Mechanistic investigation of iron-catalyzed cross-coupling using sterically encumbered β-diketonate ligands

Abstract

Iron β-diketonate compounds are reported using the hindered 2,6-dimesitylbenzoyl pinacolone (Aracac), which sterically precludes formation of tris-Aracac complexes. Fe(Aracac)2 (1), Fe(Aracac)2Cl (2) were synthesized and characterized using crystallographic, spectroscopic, elemental analysis, and electrochemical techniques. Iron complexes with only one Aracac ligand form dimers [Fe(Aracac)(THF)2]2(μ-OTf)2 (3) and [(Aracac)Fe(μ-mesityl)]2 (4). Complexes 1–4 were evaluated in a Kumada cross-coupling reaction and compared with the parent FeIII(acac)3 complex. Whereas the bis-acac complexes 1 and 2 show only modest activity (∼50 % yield after 60 min), the mono-acac complexes 3 and 4 are nearly as effective as the parent compound (∼90 % yield).

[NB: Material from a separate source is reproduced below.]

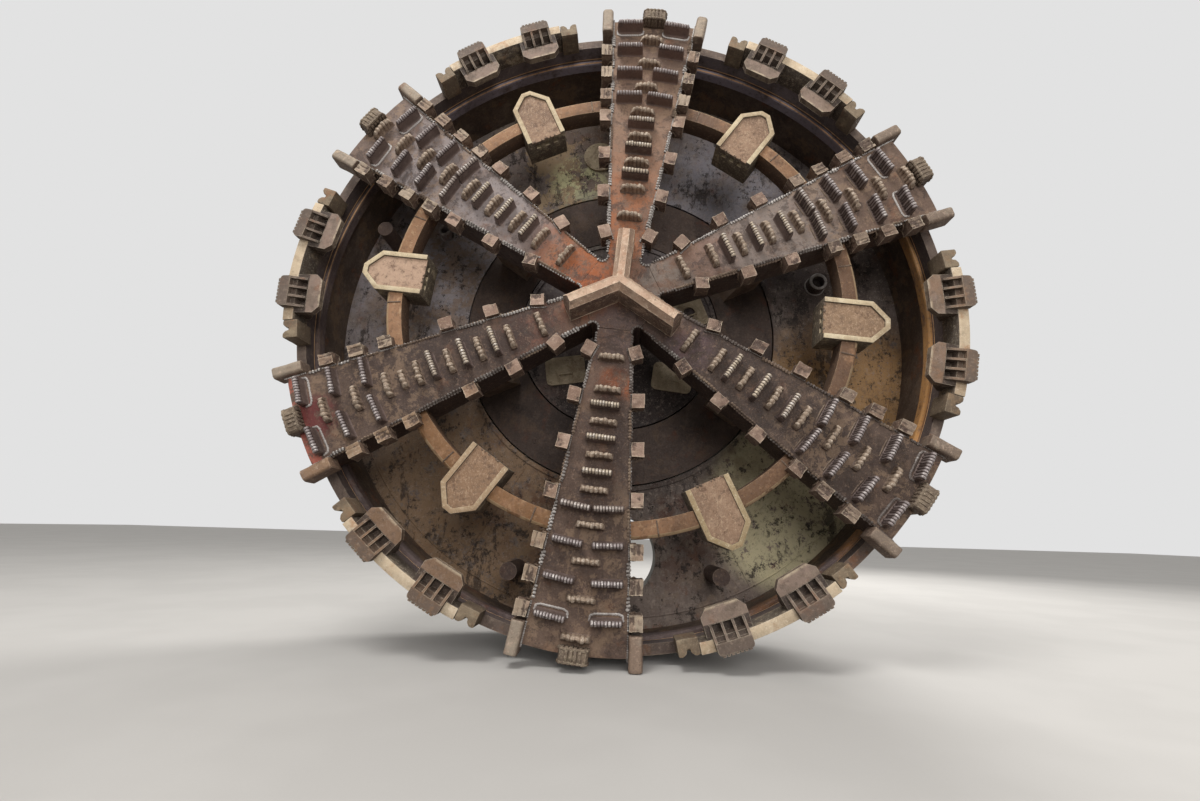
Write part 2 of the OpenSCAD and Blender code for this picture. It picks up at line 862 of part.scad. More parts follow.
// Slanting legs from the spoke backs to the drive ring.
module spoke_legs() {
  color([0.33, 0.25, 0.22])
    place()
      for (s = SPOKES)
        at_angle(s[ANG])
          rotate([90, 0, 0])
            translate([0, 0, -leg_w / 2])
              linear_extrude(leg_w)
                polygon([[leg_out_r - leg_head, -spoke_depth - fit], [leg_out_r, -spoke_depth - fit],
                  [ring_out_r - 90, -ring_front + fit], [leg_in_r, -ring_front + fit]]);
}

// Ring that turns between the fixed plates, with the narrower part that runs in the bearing housing.
module drive_ring() {
  color([0.30, 0.24, 0.21])
    place() {
      ring(ring_in_r, ring_out_r, ring_front, ring_rear);
      ring(ring_in_r + 30, ring_out_r - 30, ring_rear - 1, housing_rear - housing_t - 25);
    }
}

// Hollow pipe that feeds the face of the cutterhead through the centre disc.
module centre_pipe() {
  color([0.28, 0.23, 0.21])
    place()
      difference() {
        slab(spoke_depth + fit, bulkhead_depth + pipe_reach)
          circle(r = pipe_r);
        slab(spoke_depth + 60, bulkhead_depth + pipe_reach + past)
          circle(r = pipe_r - pipe_wall);
      }
}

module shield_skin() {
  color([0.36, 0.31, 0.28])
    place()
      ring(skin_in_r, skin_r, skin_front + wear_len, rear_depth - joint_t);
}

// Thick ring at the front of the skin, with a worn inner edge.
module front_wear_ring() {
  color([0.52, 0.45, 0.37])
    place()
      translate([0, 0, -skin_front - wear_len])
        rotate_extrude()
          polygon([[wear_in_r, 0], [skin_r, 0], [skin_r, wear_len], [wear_in_r + 12, wear_len],
            [wear_in_r, wear_len - 20]]);
}

module bulkhead() {
  color([0.27, 0.21, 0.19])
    place()
      difference() {
        ring(ring_out_r + run_gap, skin_in_r - fit, bulkhead_depth, bulkhead_rear);
        translate([0, -spoil_port_at, -bulkhead_rear - past])
          cylinder(r = spoil_port_r, h = bulkhead_t + 2 * past);
      }
}

module centre_disc() {
  color([0.25, 0.20, 0.18])
    place()
      ring(pipe_r + run_gap, ring_in_r - run_gap, bulkhead_depth, bulkhead_rear);
}

// Raised rings on the fixed plates beside both seams of the drive ring, and one round the centre pipe.
module seam_rings() {
  color([0.34, 0.29, 0.26])
    place()
      for (q = [[ring_out_r + run_gap, 46, 22], [ring_in_r - run_gap - 42, 42, 22], [pipe_r + run_gap, 50, 30]])
        ring(q[0], q[0] + q[1], bulkhead_depth - q[2], bulkhead_depth);
}

// Outline of a plate with rounded corners.
module round_rect(w, h, r) {
  x = w / 2 - r;
  y = h / 2 - r;
  polygon(concat(arc(x, y, r, 0, 90, 5), arc(-x, y, r, 90, 180, 5),
    arc(-x, -y, r, 180, 270, 5), arc(x, -y, r, 270, 360, 5)));
}

module access_hatches() {
  hatch_t = 26;
  color([0.60, 0.55, 0.45])
    place() {
      for (p = HATCHES)
        translate([p[0], p[1], 0])
          rotate([0, 0, p[4]])
            slab(bulkhead_depth - hatch_t, bulkhead_depth - fit)
              difference() {
                round_rect(p[2], p[3], 55);
                if (p[5] > 0)
                  circle(r = p[5]);
              }
      translate([ROUND_COVER[0], ROUND_COVER[1], 0])
        slab(bulkhead_depth - hatch_t, bulkhead_depth - fit)
          circle(r = ROUND_COVER[2]);
    }
}

module bulkhead_ports() {
  color([0.24, 0.20, 0.19])
    place()
      for (p = PORTS)
        translate([p[0], p[1], -bulkhead_depth])
          difference() {
            cylinder(r = p[2], h = 120);
            translate([0, 0, 30])
              cylinder(r = p[3], h = 100);
          }
}

// Round bars that stand on the fixed bulkhead between the mid ring and the rim.
module mixing_bars() {
  color([0.50, 0.42, 0.35])
    place()
      for (a = MIXING_BAR_ANGLES)
        rotate([0, 0, a])
          translate([mixing_bar_at, 0, 0])
            slab(spoke_depth + 40, bulkhead_depth)
              circle(r = mixing_bar_r);
}

// Closed channel behind the bulkhead in which the rear of the drive ring runs, with the flat thrust
// land that carries the shoulder of that ring.
module bearing_housing() {
  color([0.40, 0.38, 0.36])
    place() {
      ring(housing_out_r - housing_t, housing_out_r, bulkhead_rear, housing_rear);
      ring(ring_out_r - run_gap, ring_out_r + run_gap + 1, ring_rear + fit, ring_rear + land_t);
      slab(housing_rear - housing_t, housing_rear)
        circle(r = housing_out_r - 1);
      ring(ring_in_r - run_gap - housing_t, ring_in_r - run_gap, bulkhead_rear, housing_rear - housing_t + 1);
    }
}

// Round covers on the ports for the drive units, each with a raised boss.
module drive_covers() {
  at_r = (ring_in_r + ring_out_r) / 2;
  color([0.46, 0.44, 0.42])
    place()
      for (k = [0:drive_ports - 1])
        rotate([0, 0, (k + 0.5) * 360 / drive_ports])
          translate([at_r, 0, 0]) {
            slab(housing_rear + fit, housing_rear + drive_cover_t)
              circle(r = drive_cover_r);
            slab(housing_rear + drive_cover_t - 1, housing_rear + drive_cover_t + 20)
              circle(r = drive_cover_r * 0.45);
          }
}

// Flanged sleeve behind the hole at the bottom of the bulkhead, through which the spoil leaves.
module spoil_port() {
  rear = bulkhead_rear + spoil_port_len;
  color([0.42, 0.40, 0.38])
    place()
      translate([0, -spoil_port_at, 0]) {
        ring(spoil_port_r, spoil_port_r + spoil_port_wall, bulkhead_rear + fit, rear);
        ring(spoil_port_r, spoil_port_r + spoil_port_wall + 70, rear - 40, rear);
      }
}

// Radial webs that stiffen the bulkhead between the bearing housing and the skin.
module rear_webs() {
  out_r = skin_in_r - 2;
  color([0.42, 0.40, 0.38])
    place()
      difference() {
        for (k = [0:web_count - 1])
          rotate([0, 0, (k + 0.5) * 360 / web_count])
            rotate([90, 0, 0])
              translate([0, 0, -web_t / 2])
                linear_extrude(web_t)
                  polygon([[housing_out_r - past, -bulkhead_rear - fit], [out_r, -bulkhead_rear - fit],
                    [out_r, -rear_depth + joint_t + 100], [out_r - 260, -rear_depth + joint_t + 100],
                    [housing_out_r - past, -housing_rear + 40]]);
        slab(bulkhead_rear - past, housing_rear + past)
          circle(r = housing_out_r + fit);
      }
}

module rear_flange() {
  color([0.46, 0.44, 0.42])
    place()
      difference() {
        ring(skin_r - joint_w, skin_r, rear_depth - joint_t, rear_depth);
        for (k = [0:joint_bolts - 1])
          rotate([0, 0, (k + 0.5) * 360 / joint_bolts])
            translate([joint_hole_at, 0, -rear_depth - past])
              cylinder(r = joint_hole_r, h = joint_t + 2 * past);
      }
}

hub_plate();
spoke_1();
spoke_2();
spoke_3();
spoke_4();
spoke_5();
spoke_6();
rim_ring();
rim_bands();
rim_end_blocks();
gauge_blocks_a();
gauge_blocks_b();
mid_ring();
sector_boxes();
sector_box_plates();
centre_blades();
tall_teeth_p();
tall_teeth_q();
low_teeth_p();
low_teeth_q();
edge_teeth();
scrapers_p();
scrapers_q();
scraper_tips_p();
scraper_tips_q();
gauge_scrapers();
spoke_legs();
drive_ring();
centre_pipe();
shield_skin();
front_wear_ring();
bulkhead();
centre_disc();
seam_rings();
access_hatches();
bulkhead_ports();
mixing_bars();
bearing_housing();
drive_covers();
spoil_port();
rear_webs();
rear_flange();
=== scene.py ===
"""Looks of the spoke cutterhead: worn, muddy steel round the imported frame, a studio and the camera."""
import json
import math
import random

import bmesh
import bpy
import numpy as np
from mathutils import Matrix, Vector, noise


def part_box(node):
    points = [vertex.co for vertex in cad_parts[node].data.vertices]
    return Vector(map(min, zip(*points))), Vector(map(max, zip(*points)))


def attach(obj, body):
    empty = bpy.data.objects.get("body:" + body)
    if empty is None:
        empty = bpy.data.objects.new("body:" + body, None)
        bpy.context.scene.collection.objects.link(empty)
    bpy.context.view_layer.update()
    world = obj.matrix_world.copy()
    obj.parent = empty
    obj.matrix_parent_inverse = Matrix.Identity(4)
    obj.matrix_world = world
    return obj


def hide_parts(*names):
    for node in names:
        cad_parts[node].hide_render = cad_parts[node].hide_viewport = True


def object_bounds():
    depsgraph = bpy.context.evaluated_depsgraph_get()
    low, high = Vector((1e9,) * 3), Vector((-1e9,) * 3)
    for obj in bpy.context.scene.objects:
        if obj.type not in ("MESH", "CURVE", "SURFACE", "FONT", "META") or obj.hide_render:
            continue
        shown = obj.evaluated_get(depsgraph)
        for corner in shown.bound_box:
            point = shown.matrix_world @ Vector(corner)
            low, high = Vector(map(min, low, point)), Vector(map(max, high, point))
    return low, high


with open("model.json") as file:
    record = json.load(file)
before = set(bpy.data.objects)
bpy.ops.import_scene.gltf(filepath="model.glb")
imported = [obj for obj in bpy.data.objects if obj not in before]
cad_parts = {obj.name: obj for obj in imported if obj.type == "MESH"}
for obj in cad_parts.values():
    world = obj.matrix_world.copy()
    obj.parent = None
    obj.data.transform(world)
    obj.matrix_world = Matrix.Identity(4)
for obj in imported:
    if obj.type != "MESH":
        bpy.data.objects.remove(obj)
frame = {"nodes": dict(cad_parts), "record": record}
cad_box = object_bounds()
nodes = frame["nodes"]
rng = random.Random(7)

# Sizes shared with the solids, in metres. Depths are behind the spoke faces.
REAR = 1.65
TURN = -5.7
ROTOR, FIXED = "cutterhead", "front_section"
SPOKE_END_R = 3.045
HUB_R = 0.345
ROW_PITCH = 0.1427
START_P, START_Q = 1.06, 0.915
FIRST_PAIR, LAST_PAIR = 7, 13
# a spoke's flanks spread by this much a metre on each side, which is this many degrees
TAPER, SPLAY = 0.1, 5.71
# the innermost scrapers stand askew and lap over the flank
SKEW, LAP = 16, 0.026
FIRST_GAP = 0.2925
TALL = (0.245, 0.05, 0.132)
LOW = (0.226, 0.05, 0.098)
EDGE_R, EDGE_LEN, EDGE_W, EDGE_H = 2.975, 0.112, 0.236, 0.114
SCRAPER_W, SCRAPER_LEN, SCRAPER_FWD, SCRAPER_BACK = 0.112, 0.128, 0.058, 0.11
END_SCRAPER = (2.843, 3.105)
PITCH_IN, PITCH_OUT = 0.415, 0.264
NOTCH_R, NOTCH_AT = 0.047, 0.4052
MID_R, MID_W, MID_FRONT = 2.16, 0.15, 0.062
BULKHEAD, BULKHEAD_REAR, HOUSING_REAR = 1.0, 1.052, 1.4
BULKHEAD_R, SKIN_R = 2.895, 3.0605
HATCH_TOP, ROUND_COVER = 0.026 - BULKHEAD, (-0.265, 2.192)
COVER_R, PORT_R, PORT_REAR = 1.3575, 2.33, 1.35
PLUG_R, BOX_MOUTH = (1.47, 1.36), 1.845
SPECULAR = 0.4
# angle, centre blade, first inner scraper, how many, first outer one, how many, row with one small tooth
SPOKES = [
    (90, 1, 0.588, 4, 2.085, 3, -1),
    (30, 0, 0.722, 4, 2.218, 3, -1),
    (330, 1, 0.870, 4, 2.382, 2, -1),
    (270, 0, 0.575, 4, 2.225, 3, -1),
    (210, 1, 0.720, 3, 2.107, 3, 7),
    (150, 0, 0.860, 3, 1.966, 4, -1)]
# teeth of each row: 0 one low tooth, 1 one tall tooth, 2 a pair of tall teeth
ROWS_P = [0, 1, 0, 1, 0, 1, 0, 2, 0, 2, 0, 2, 0, 2]
ROWS_Q = ROWS_P + [0]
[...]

DFT computations, in conjunction with catalytic results and electrochemical observations, suggest a catalytic cycle involving an oxidative addition of an aryl-chloride to Fe(II) to produce a high-spin Fe(IV) complex that could alternately be described as a high-spin Fe(II) stabilizing two coordinated organoradicals. These results suggest that a unique aspect of acac as a ligand for this reaction is its ability to support high-spin organoiron complexes, which can provide low-barrier pathways for C–Cl bond cleavage and CC bond formation reactions.